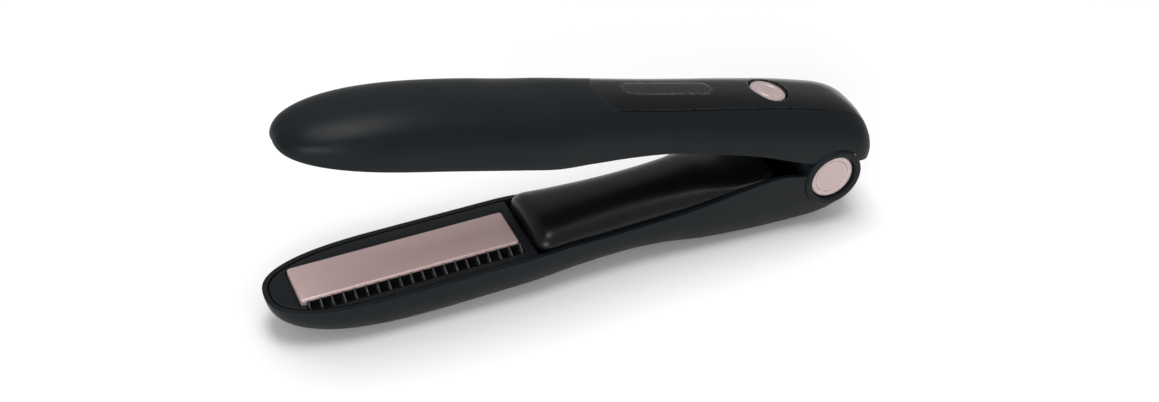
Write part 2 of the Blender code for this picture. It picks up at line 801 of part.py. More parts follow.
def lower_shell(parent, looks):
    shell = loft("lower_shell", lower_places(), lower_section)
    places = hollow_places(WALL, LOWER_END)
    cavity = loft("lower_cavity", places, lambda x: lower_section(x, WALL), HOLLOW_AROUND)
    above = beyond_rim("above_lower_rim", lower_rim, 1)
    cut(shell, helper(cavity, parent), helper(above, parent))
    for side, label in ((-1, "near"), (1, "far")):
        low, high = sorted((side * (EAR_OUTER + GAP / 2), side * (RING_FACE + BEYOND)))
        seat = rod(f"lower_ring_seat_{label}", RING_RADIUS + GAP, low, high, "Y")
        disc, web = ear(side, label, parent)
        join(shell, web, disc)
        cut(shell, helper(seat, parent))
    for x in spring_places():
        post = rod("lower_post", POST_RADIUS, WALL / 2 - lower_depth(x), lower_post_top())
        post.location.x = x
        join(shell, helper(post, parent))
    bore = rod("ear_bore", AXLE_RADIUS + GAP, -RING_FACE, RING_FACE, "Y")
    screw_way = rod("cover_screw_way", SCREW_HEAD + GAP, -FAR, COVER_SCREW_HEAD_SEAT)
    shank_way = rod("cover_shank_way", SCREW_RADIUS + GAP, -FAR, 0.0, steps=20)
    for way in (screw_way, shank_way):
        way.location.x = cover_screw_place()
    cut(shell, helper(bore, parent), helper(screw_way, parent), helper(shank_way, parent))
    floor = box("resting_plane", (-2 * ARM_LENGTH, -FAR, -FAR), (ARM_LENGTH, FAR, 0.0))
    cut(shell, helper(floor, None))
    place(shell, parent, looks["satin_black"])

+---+

YOUR INSTRUCTIONS –
Restate the whole of the material exactly.

WRITTEN RESPONSE –
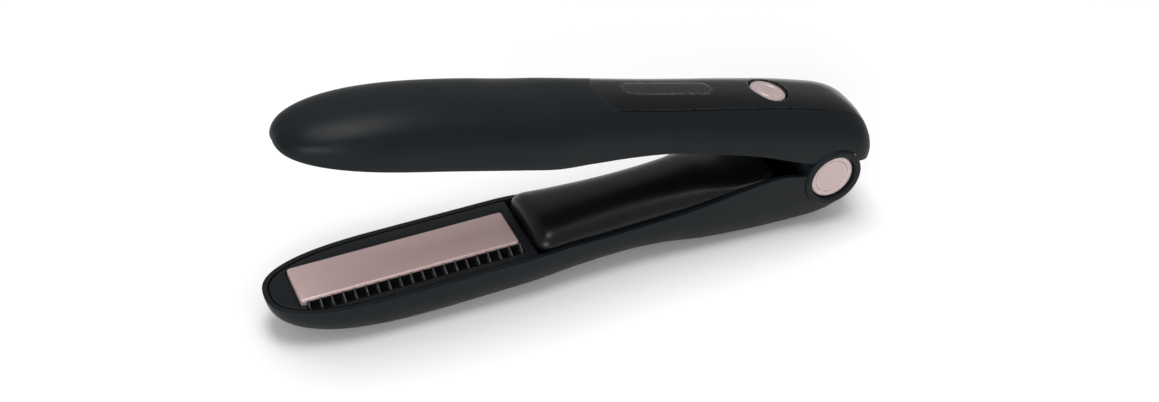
Write part 2 of the Blender code for this picture. It picks up at line 801 of part.py. More parts follow.
def lower_shell(parent, looks):
    shell = loft("lower_shell", lower_places(), lower_section)
    places = hollow_places(WALL, LOWER_END)
    cavity = loft("lower_cavity", places, lambda x: lower_section(x, WALL), HOLLOW_AROUND)
    above = beyond_rim("above_lower_rim", lower_rim, 1)
    cut(shell, helper(cavity, parent), helper(above, parent))
    for side, label in ((-1, "near"), (1, "far")):
        low, high = sorted((side * (EAR_OUTER + GAP / 2), side * (RING_FACE + BEYOND)))
        seat = rod(f"lower_ring_seat_{label}", RING_RADIUS + GAP, low, high, "Y")
        disc, web = ear(side, label, parent)
        join(shell, web, disc)
        cut(shell, helper(seat, parent))
    for x in spring_places():
        post = rod("lower_post", POST_RADIUS, WALL / 2 - lower_depth(x), lower_post_top())
        post.location.x = x
        join(shell, helper(post, parent))
    bore = rod("ear_bore", AXLE_RADIUS + GAP, -RING_FACE, RING_FACE, "Y")
    screw_way = rod("cover_screw_way", SCREW_HEAD + GAP, -FAR, COVER_SCREW_HEAD_SEAT)
    shank_way = rod("cover_shank_way", SCREW_RADIUS + GAP, -FAR, 0.0, steps=20)
    for way in (screw_way, shank_way):
        way.location.x = cover_screw_place()
    cut(shell, helper(bore, parent), helper(screw_way, parent), helper(shank_way, parent))
    floor = box("resting_plane", (-2 * ARM_LENGTH, -FAR, -FAR), (ARM_LENGTH, FAR, 0.0))
    cut(shell, helper(floor, None))
    place(shell, parent, looks["satin_black"])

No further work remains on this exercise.